-- Begin Given information --

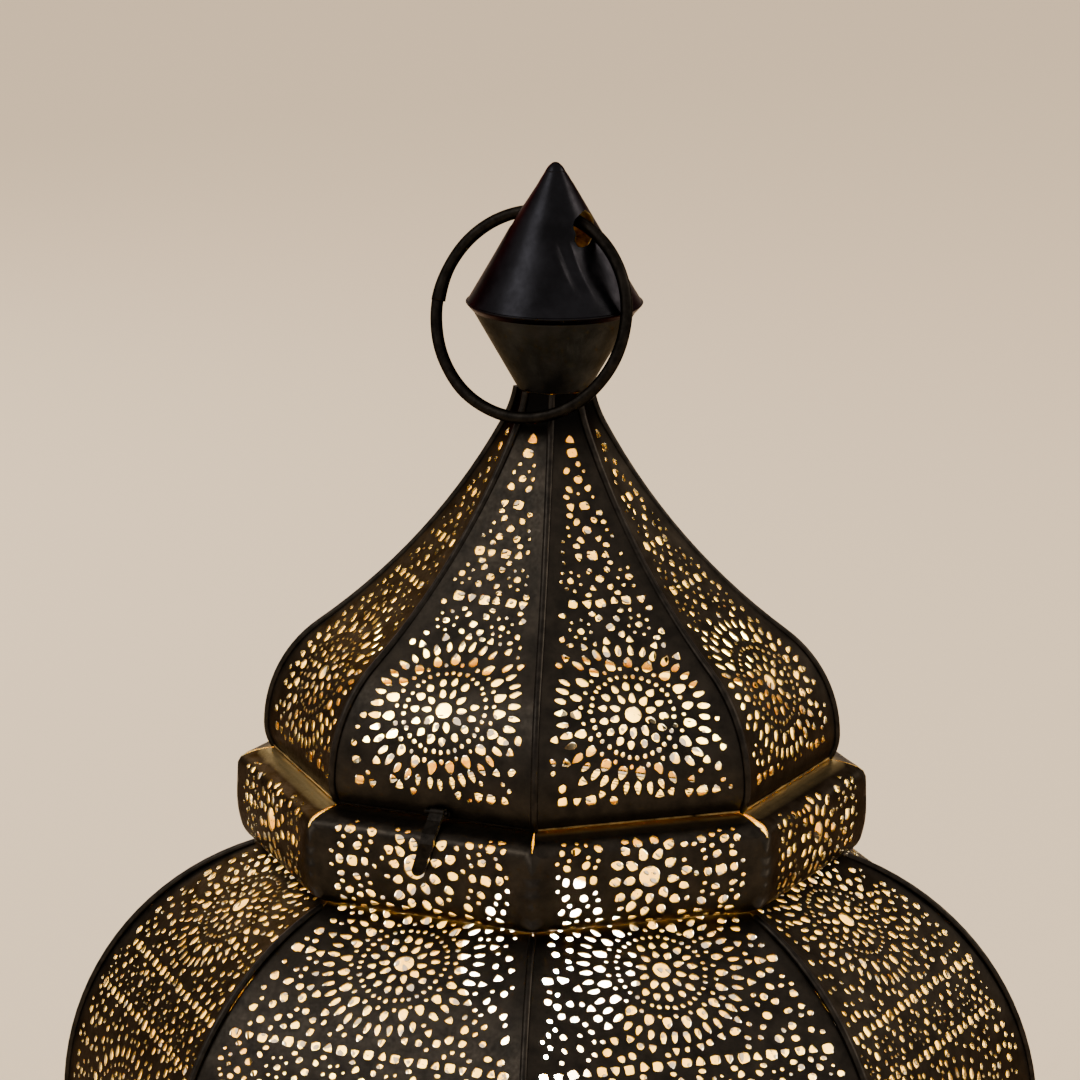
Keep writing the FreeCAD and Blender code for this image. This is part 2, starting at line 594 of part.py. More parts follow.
subpart(cut("hinge_leaf_collar",
            fuse("hinge_leaf_collar", strap_body,
                 knuckle("collar_knuckle_right", side_start, d("hinge_knuckle")),
                 knuckle("collar_knuckle_left", f"-({side_start} + {d('hinge_knuckle')})", d("hinge_knuckle"))),
            hinge_bore("collar_knuckle_bore"),
            cross_cylinder("dome_knuckle_room", f"{d('hinge_barrel_radius')} + 0.15", f"-({side_start})",
                           d("hinge_axis_y"), d("hinge_axis_z"), f"2 * ({side_start})", "x")),
        "hinge_leaf_collar")

pin_half = f"({side_start} + {d('hinge_knuckle')} + {d('hinge_slack')})"
subpart(fuse("hinge_pin",
             cross_cylinder("pin_shank", d("hinge_pin_radius"), f"-{pin_half}", d("hinge_axis_y"),
                            d("hinge_axis_z"), f"2 * {pin_half}", "x"),
             cross_cylinder("pin_head_right", d("hinge_head_radius"), pin_half, d("hinge_axis_y"),
                            d("hinge_axis_z"), d("hinge_head_length"), "x"),
             cross_cylinder("pin_head_left", d("hinge_head_radius"), f"-{pin_half} - {d('hinge_head_length')}",
                            d("hinge_axis_y"), d("hinge_axis_z"), d("hinge_head_length"), "x")), "hinge_pin")


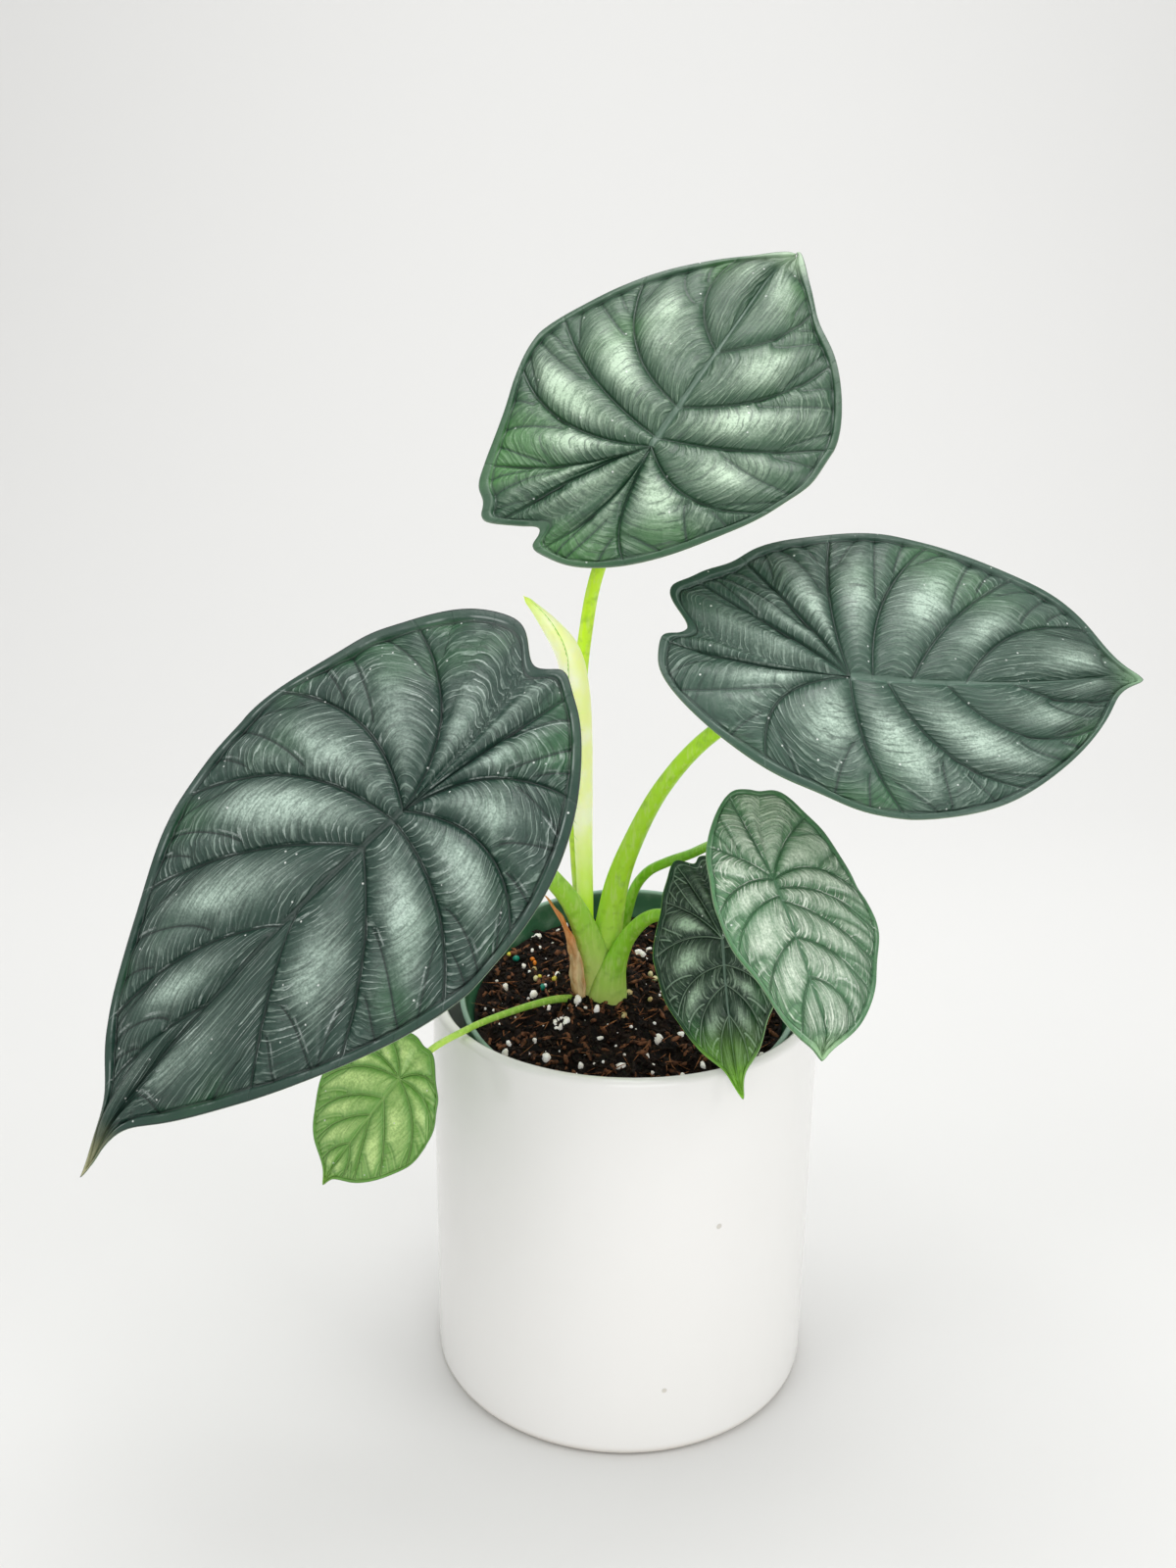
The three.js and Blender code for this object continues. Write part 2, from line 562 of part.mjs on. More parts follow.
plant.add(finish('cover_pot', coverPotGeometry(), 0xf1f1f0, 0.15));

// The nursery pot and its soil lean together towards the front
const leaning = new THREE.Group();
const leanAngle = THREE.MathUtils.degToRad(nurseryPot.leanDegrees);
const leanAxis = new THREE.Vector3(0, -Math.sin(leanAngle), Math.cos(leanAngle));
leaning.rotation.x = leanAngle;
leaning.position.copy(toVector(nurseryPot.rimCentre)).addScaledVector(leanAxis, -nurseryPot.height);
leaning.updateMatrixWorld(true);
leaning.add(finish('nursery_pot', nurseryPotGeometry(), 0x4f7f66, 0.45));
plant.add(leaning);

// Leaves, each placed by its own frame
const leafByName = new Map(leaves.map((leaf) => [leaf.name, leaf]));
for (const leaf of leaves) {
  const mesh = finish(leaf.name, bladeGeometry(leaf), leaf.color, 0.4);
  leafMatrix(leaf).decompose(mesh.position, mesh.quaternion, mesh.scale);
  plant.add(mesh);
}

// Each stalk ends inside its blade's thickness, where it is cut to stand off the underside
for (const stalk of stalks) {
  if (!stalk.leaf) continue;
  const matrix = leafMatrix(leafByName.get(stalk.leaf));
  stalk.through.push(new THREE.Vector3(0, 0, -0.5 * blade.thickness).applyMatrix4(matrix).toArray());
}

// Stalks grow from the crown and round each other: each is cut clear of those before it
const crownMesh = finish('crown', crownGeometry(), 0x8c8a52, 0.7);
plant.add(crownMesh);
const taken = [crownGeometry(seatGap)];
for (const stalk of stalks) {
  const tools = [...taken];
  if (stalk.leaf) {
    const leaf = leafByName.get(stalk.leaf);
    const grown = bladeGeometry(leaf, blade.cutHeight, blade.thickness + seatGap);
    tools.push(grown.applyMatrix4(leafMatrix(leaf)));
  }
  plant.add(finish(stalk.name, cutAway(stalkGeometry(stalk), tools), stalk.color, 0.45));
  taken.push(stalkGeometry(stalk, seatGap));
}
plant.add(finish('dry_sheath', cutAway(drySheathGeometry(), taken), 0xa5743c, 0.8));
taken.push(drySheathGeometry(seatGap));

// The soil is cut by plain holes for the crown and the stalks that stand in it
const toPotFrame = leaning.matrixWorld.clone().invert();
const stems = taken.map((geometry) => geometry.clone().applyMatrix4(toPotFrame));
leaning.add(finish('soil', cutAway(soilGeometry(), stems), 0x2e211a, 0.95));

export default plant;
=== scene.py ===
import math
import bpy
import numpy as np
from mathutils import Matrix


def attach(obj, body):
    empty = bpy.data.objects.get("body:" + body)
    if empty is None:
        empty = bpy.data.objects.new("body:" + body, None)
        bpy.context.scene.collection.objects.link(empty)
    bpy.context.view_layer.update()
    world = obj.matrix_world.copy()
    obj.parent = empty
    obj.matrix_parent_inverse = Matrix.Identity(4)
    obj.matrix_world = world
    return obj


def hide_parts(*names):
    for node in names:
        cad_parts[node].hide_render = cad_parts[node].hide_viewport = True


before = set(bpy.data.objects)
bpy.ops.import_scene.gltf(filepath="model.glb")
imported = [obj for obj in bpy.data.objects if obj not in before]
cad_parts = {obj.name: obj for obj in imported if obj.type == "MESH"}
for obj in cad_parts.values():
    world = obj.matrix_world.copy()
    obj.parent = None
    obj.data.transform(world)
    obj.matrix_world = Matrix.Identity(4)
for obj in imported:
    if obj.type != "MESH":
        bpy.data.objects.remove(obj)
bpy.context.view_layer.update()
print("packed frame loaded")

mm = 0.001


# Shapes: everything is worked out in millimetres and made metres in addPiece

def softStep(low, high, value):
    # 0 below low, 1 above high, with a soft start and end
    share = np.clip((value - low) / (high - low), 0, 1)
    return share * share * (3 - 2 * share)


def unit(vectors):
    # each vector divided by its length
    return vectors / np.maximum(np.linalg.norm(vectors, axis=-1, keepdims=True), 1e-12)


def circle(count):
    # angles at even steps round a circle
    return np.linspace(0, 2 * np.pi, count, endpoint=False)


def withEnds(rows):
    # the first and the last row once more, for the caps of a tube
    return np.concatenate([rows[:1], rows, rows[-1:]])


def lineLength(points):
    # way along a line of points, from 0
    return np.concatenate([[0], np.cumsum(np.linalg.norm(np.diff(points, axis=0), axis=1))])


def gridFaces(rows, columns, wrap=False):
    # two triangles for each cell of a grid of points, row by row; wrap joins the last column to the first
    i, j = np.meshgrid(np.arange(rows - 1), np.arange(columns if wrap else columns - 1), indexing="ij")
    a = (i * columns + j).ravel()
    b = (i * columns + (j + 1) % columns).ravel()
    c, d = b + columns, a + columns
    return np.concatenate([np.stack([a, b, c], 1), np.stack([a, c, d], 1)])


def valueNoise(x, y, seed, size=64):
    # a lattice of seeded numbers, blended softly between its points
    lattice = np.random.default_rng(seed).random((size, size))
    xi, yi = np.floor(x).astype(int), np.floor(y).astype(int)
    tx, ty = softStep(0, 1, x - xi), softStep(0, 1, y - yi)
    pick = lambda i, j: lattice[i % size, j % size]
    low = pick(xi, yi) * (1 - tx) + pick(xi + 1, yi) * tx
    high = pick(xi, yi + 1) * (1 - tx) + pick(xi + 1, yi + 1) * tx
    return low * (1 - ty) + high * ty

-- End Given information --

→ Task instructions
Only the lines from the line with "stand in it" to the line with "before = set(bpy.data.objects)", inclusive, are to be printed, exactly as they appear.

→ Task output
// The soil is cut by plain holes for the crown and the stalks that stand in it
const toPotFrame = leaning.matrixWorld.clone().invert();
const stems = taken.map((geometry) => geometry.clone().applyMatrix4(toPotFrame));
leaning.add(finish('soil', cutAway(soilGeometry(), stems), 0x2e211a, 0.95));

export default plant;
=== scene.py ===
import math
import bpy
import numpy as np
from mathutils import Matrix


def attach(obj, body):
    empty = bpy.data.objects.get("body:" + body)
    if empty is None:
        empty = bpy.data.objects.new("body:" + body, None)
        bpy.context.scene.collection.objects.link(empty)
    bpy.context.view_layer.update()
    world = obj.matrix_world.copy()
    obj.parent = empty
    obj.matrix_parent_inverse = Matrix.Identity(4)
    obj.matrix_world = world
    return obj


def hide_parts(*names):
    for node in names:
        cad_parts[node].hide_render = cad_parts[node].hide_viewport = True


before = set(bpy.data.objects)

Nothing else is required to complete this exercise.